* _Exercise requirements_: Copy the data below exactly.
=== Information shown ===
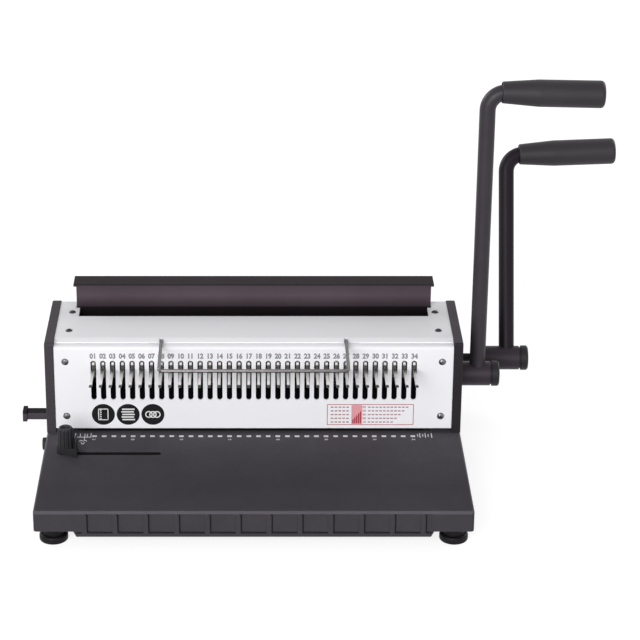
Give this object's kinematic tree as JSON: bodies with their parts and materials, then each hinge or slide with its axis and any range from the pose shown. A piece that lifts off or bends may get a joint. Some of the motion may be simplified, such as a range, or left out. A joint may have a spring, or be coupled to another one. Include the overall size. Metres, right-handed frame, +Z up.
{
  "type": "wire binding machine",
  "caption": "Desk-top binding machine that punches a row of holes and closes twin-loop wire, with two side handles, wire fingers, closing bar and chip tray.",
  "frame": {"origin": "on the table, under the middle of the base", "axes": "+X to the user's right, towards the handles; -Y towards the user; +Z up"},
  "size_m": [0.5366, 0.3221, 0.3456],
  "materials": {
    "black_moulding": "fine matt grain",
    "side_paint": "satin black powder coat",
    "white_paint": "satin white enamel",
    "dark_paint": "satin dark grey-brown enamel",
    "handle_black": "satin black",
    "grip_black": "soft matt",
    "bright_steel": "plated, satin",
    "bail_chrome": "plated wire",
    "screw_zinc": "zinc plated",
    "tool_steel": "ground",
    "frame_steel": "pressed sheet, zinc plated",
    "spring_steel": "drawn wire",
    "bush_bronze": "sintered, oiled",
    "foot_rubber": "matt",
    "knob_black": "fluted moulding"
  },
  "bodies": {
    "chassis": {"deck_base": "black_moulding", "bottom_plate": "frame_steel", "foot_screws": "screw_zinc", "foot_front_left": "foot_rubber", "foot_front_right": "foot_rubber", "foot_rear_left": "foot_rubber", "foot_rear_right": "foot_rubber", "side_cover_left": "side_paint", "side_cover_right": "side_paint", "frame_plate_left": "frame_steel", "frame_plate_right": "frame_steel", "front_panel": "white_paint", "top_cover": "white_paint", "rear_cover": "white_paint", "cover_screws": "screw_zinc", "cover_brackets": "frame_steel", "die_block": "tool_steel", "punch_guide": "tool_steel", "guide_column_left": "bright_steel", "guide_column_right": "bright_steel", "return_spring_left": "spring_steel", "return_spring_right": "spring_steel", "punch_bushes": "bush_bronze", "closing_bushes": "bush_bronze", "rack_guide_left": "frame_steel", "rack_guide_right": "frame_steel", "wire_anvil": "frame_steel", "wire_fingers": "bright_steel", "finger_rail": "frame_steel", "bail_saddles": "knob_black"},
    "punch_handle": {"punch_shaft": "frame_steel", "punch_cam_left": "tool_steel", "punch_cam_right": "tool_steel", "punch_hub": "handle_black", "punch_arm": "handle_black", "punch_grip": "grip_black", "punch_hub_cap": "knob_black"},
    "punch_beam": {"punch_beam": "tool_steel", "pin_retainer": "frame_steel", "punch_pins": "tool_steel"},
    "closing_handle": {"closing_shaft": "frame_steel", "closing_pinion_left": "tool_steel", "closing_pinion_right": "tool_steel", "closing_hub": "handle_black", "closing_arm": "handle_black", "closing_grip": "grip_black", "closing_hub_cap": "knob_black"},
    "closing_bar": {"closing_bar": "dark_paint", "closing_rack_left": "tool_steel", "closing_rack_right": "tool_steel"},
    "wire_bail": {"wire_bail": "bail_chrome"},
    "side_guide": {"side_guide": "knob_black", "guide_clamp": "frame_steel"},
    "guide_knob": {"guide_knob": "knob_black"},
    "margin_knob": {"margin_knob": "knob_black", "margin_spindle": "bright_steel"},
    "back_stop": {"back_stop": "dark_paint"},
    "chip_tray": {"chip_tray": "black_moulding", "tray_pull": "side_paint"}
  },
  "joints": [
    {"name": "punch_turn", "type": "hinge", "parent": "chassis", "child": "punch_handle", "pos_m": [0, 0.047, 0.074], "axis": [1, 0, 0], "range_deg": [0, 80]},
    {"name": "punch_stroke", "type": "slide", "parent": "chassis", "child": "punch_beam", "axis": [0, 0, -1], "range_m": [0, 0.006], "stiffness_N_per_m": 28800, "springref_m": -0.004, "deforming": ["return_spring_left", "return_spring_right"]},
    {"name": "closing_turn", "type": "hinge", "parent": "chassis", "child": "closing_handle", "pos_m": [0, 0.097, 0.067], "axis": [1, 0, 0], "range_deg": [0, 85]},
    {"name": "closing_stroke", "type": "slide", "parent": "chassis", "child": "closing_bar", "axis": [0, 0, -1], "range_m": [0, 0.01336]},
    {"name": "bail_lift", "type": "hinge", "parent": "chassis", "child": "wire_bail", "pos_m": [0, 0.0185, 0.11485], "axis": [-1, 0, 0], "range_deg": [0, 90]},
    {"name": "guide_slide", "type": "slide", "parent": "chassis", "child": "side_guide", "axis": [1, 0, 0], "range_m": [0, 0.075]},
    {"name": "guide_clamping", "type": "hinge", "parent": "side_guide", "child": "guide_knob", "pos_m": [-0.162, -0.0325, 0.05], "axis": [0, 0, 1], "range_deg": [0, 270]},
    {"name": "margin_turn", "type": "hinge", "parent": "chassis", "child": "margin_knob", "pos_m": [-0.182, 0.005, 0.025], "axis": [1, 0, 0], "range_deg": [-30, 30]},
    {"name": "margin_shift", "type": "slide", "parent": "chassis", "child": "back_stop", "axis": [0, -1, 0], "range_m": [-0.0015, 0.0015]},
    {"name": "tray_slide", "type": "slide", "parent": "chassis", "child": "chip_tray", "axis": [-1, 0, 0], "range_m": [0, 0.3]}
  ],
  "couplings": [
    {"joint": "punch_stroke", "follows": "punch_turn", "m_per_rad": 0.004297},
    {"joint": "closing_stroke", "follows": "closing_turn", "m_per_rad": 0.009},
    {"joint": "margin_turn", "follows": "margin_shift", "rad_per_m": 349}
  ]
}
===
* _Expected answer_:
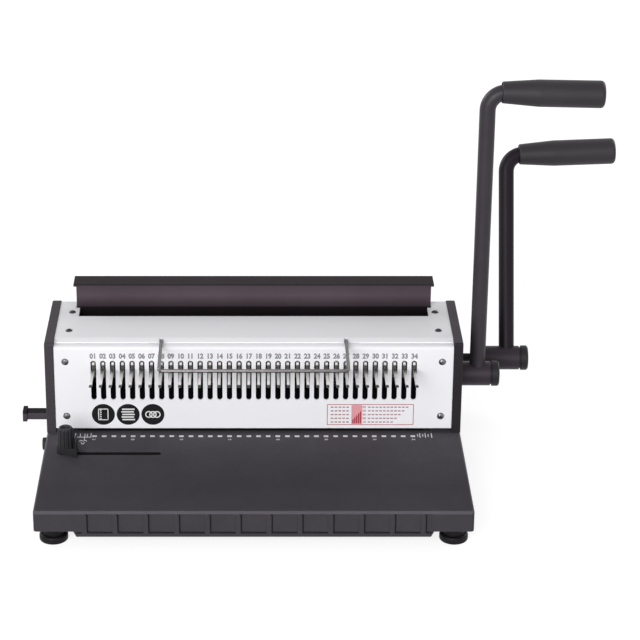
Give this object's kinematic tree as JSON: bodies with their parts and materials, then each hinge or slide with its axis and any range from the pose shown. A piece that lifts off or bends may get a joint. Some of the motion may be simplified, such as a range, or left out. A joint may have a spring, or be coupled to another one. Include the overall size. Metres, right-handed frame, +Z up.
{
  "type": "wire binding machine",
  "caption": "Desk-top binding machine that punches a row of holes and closes twin-loop wire, with two side handles, wire fingers, closing bar and chip tray.",
  "frame": {"origin": "on the table, under the middle of the base", "axes": "+X to the user's right, towards the handles; -Y towards the user; +Z up"},
  "size_m": [0.5366, 0.3221, 0.3456],
  "materials": {
    "black_moulding": "fine matt grain",
    "side_paint": "satin black powder coat",
    "white_paint": "satin white enamel",
    "dark_paint": "satin dark grey-brown enamel",
    "handle_black": "satin black",
    "grip_black": "soft matt",
    "bright_steel": "plated, satin",
    "bail_chrome": "plated wire",
    "screw_zinc": "zinc plated",
    "tool_steel": "ground",
    "frame_steel": "pressed sheet, zinc plated",
    "spring_steel": "drawn wire",
    "bush_bronze": "sintered, oiled",
    "foot_rubber": "matt",
    "knob_black": "fluted moulding"
  },
  "bodies": {
    "chassis": {"deck_base": "black_moulding", "bottom_plate": "frame_steel", "foot_screws": "screw_zinc", "foot_front_left": "foot_rubber", "foot_front_right": "foot_rubber", "foot_rear_left": "foot_rubber", "foot_rear_right": "foot_rubber", "side_cover_left": "side_paint", "side_cover_right": "side_paint", "frame_plate_left": "frame_steel", "frame_plate_right": "frame_steel", "front_panel": "white_paint", "top_cover": "white_paint", "rear_cover": "white_paint", "cover_screws": "screw_zinc", "cover_brackets": "frame_steel", "die_block": "tool_steel", "punch_guide": "tool_steel", "guide_column_left": "bright_steel", "guide_column_right": "bright_steel", "return_spring_left": "spring_steel", "return_spring_right": "spring_steel", "punch_bushes": "bush_bronze", "closing_bushes": "bush_bronze", "rack_guide_left": "frame_steel", "rack_guide_right": "frame_steel", "wire_anvil": "frame_steel", "wire_fingers": "bright_steel", "finger_rail": "frame_steel", "bail_saddles": "knob_black"},
    "punch_handle": {"punch_shaft": "frame_steel", "punch_cam_left": "tool_steel", "punch_cam_right": "tool_steel", "punch_hub": "handle_black", "punch_arm": "handle_black", "punch_grip": "grip_black", "punch_hub_cap": "knob_black"},
    "punch_beam": {"punch_beam": "tool_steel", "pin_retainer": "frame_steel", "punch_pins": "tool_steel"},
    "closing_handle": {"closing_shaft": "frame_steel", "closing_pinion_left": "tool_steel", "closing_pinion_right": "tool_steel", "closing_hub": "handle_black", "closing_arm": "handle_black", "closing_grip": "grip_black", "closing_hub_cap": "knob_black"},
    "closing_bar": {"closing_bar": "dark_paint", "closing_rack_left": "tool_steel", "closing_rack_right": "tool_steel"},
    "wire_bail": {"wire_bail": "bail_chrome"},
    "side_guide": {"side_guide": "knob_black", "guide_clamp": "frame_steel"},
    "guide_knob": {"guide_knob": "knob_black"},
    "margin_knob": {"margin_knob": "knob_black", "margin_spindle": "bright_steel"},
    "back_stop": {"back_stop": "dark_paint"},
    "chip_tray": {"chip_tray": "black_moulding", "tray_pull": "side_paint"}
  },
  "joints": [
    {"name": "punch_turn", "type": "hinge", "parent": "chassis", "child": "punch_handle", "pos_m": [0, 0.047, 0.074], "axis": [1, 0, 0], "range_deg": [0, 80]},
    {"name": "punch_stroke", "type": "slide", "parent": "chassis", "child": "punch_beam", "axis": [0, 0, -1], "range_m": [0, 0.006], "stiffness_N_per_m": 28800, "springref_m": -0.004, "deforming": ["return_spring_left", "return_spring_right"]},
    {"name": "closing_turn", "type": "hinge", "parent": "chassis", "child": "closing_handle", "pos_m": [0, 0.097, 0.067], "axis": [1, 0, 0], "range_deg": [0, 85]},
    {"name": "closing_stroke", "type": "slide", "parent": "chassis", "child": "closing_bar", "axis": [0, 0, -1], "range_m": [0, 0.01336]},
    {"name": "bail_lift", "type": "hinge", "parent": "chassis", "child": "wire_bail", "pos_m": [0, 0.0185, 0.11485], "axis": [-1, 0, 0], "range_deg": [0, 90]},
    {"name": "guide_slide", "type": "slide", "parent": "chassis", "child": "side_guide", "axis": [1, 0, 0], "range_m": [0, 0.075]},
    {"name": "guide_clamping", "type": "hinge", "parent": "side_guide", "child": "guide_knob", "pos_m": [-0.162, -0.0325, 0.05], "axis": [0, 0, 1], "range_deg": [0, 270]},
    {"name": "margin_turn", "type": "hinge", "parent": "chassis", "child": "margin_knob", "pos_m": [-0.182, 0.005, 0.025], "axis": [1, 0, 0], "range_deg": [-30, 30]},
    {"name": "margin_shift", "type": "slide", "parent": "chassis", "child": "back_stop", "axis": [0, -1, 0], "range_m": [-0.0015, 0.0015]},
    {"name": "tray_slide", "type": "slide", "parent": "chassis", "child": "chip_tray", "axis": [-1, 0, 0], "range_m": [0, 0.3]}
  ],
  "couplings": [
    {"joint": "punch_stroke", "follows": "punch_turn", "m_per_rad": 0.004297},
    {"joint": "closing_stroke", "follows": "closing_turn", "m_per_rad": 0.009},
    {"joint": "margin_turn", "follows": "margin_shift", "rad_per_m": 349}
  ]
}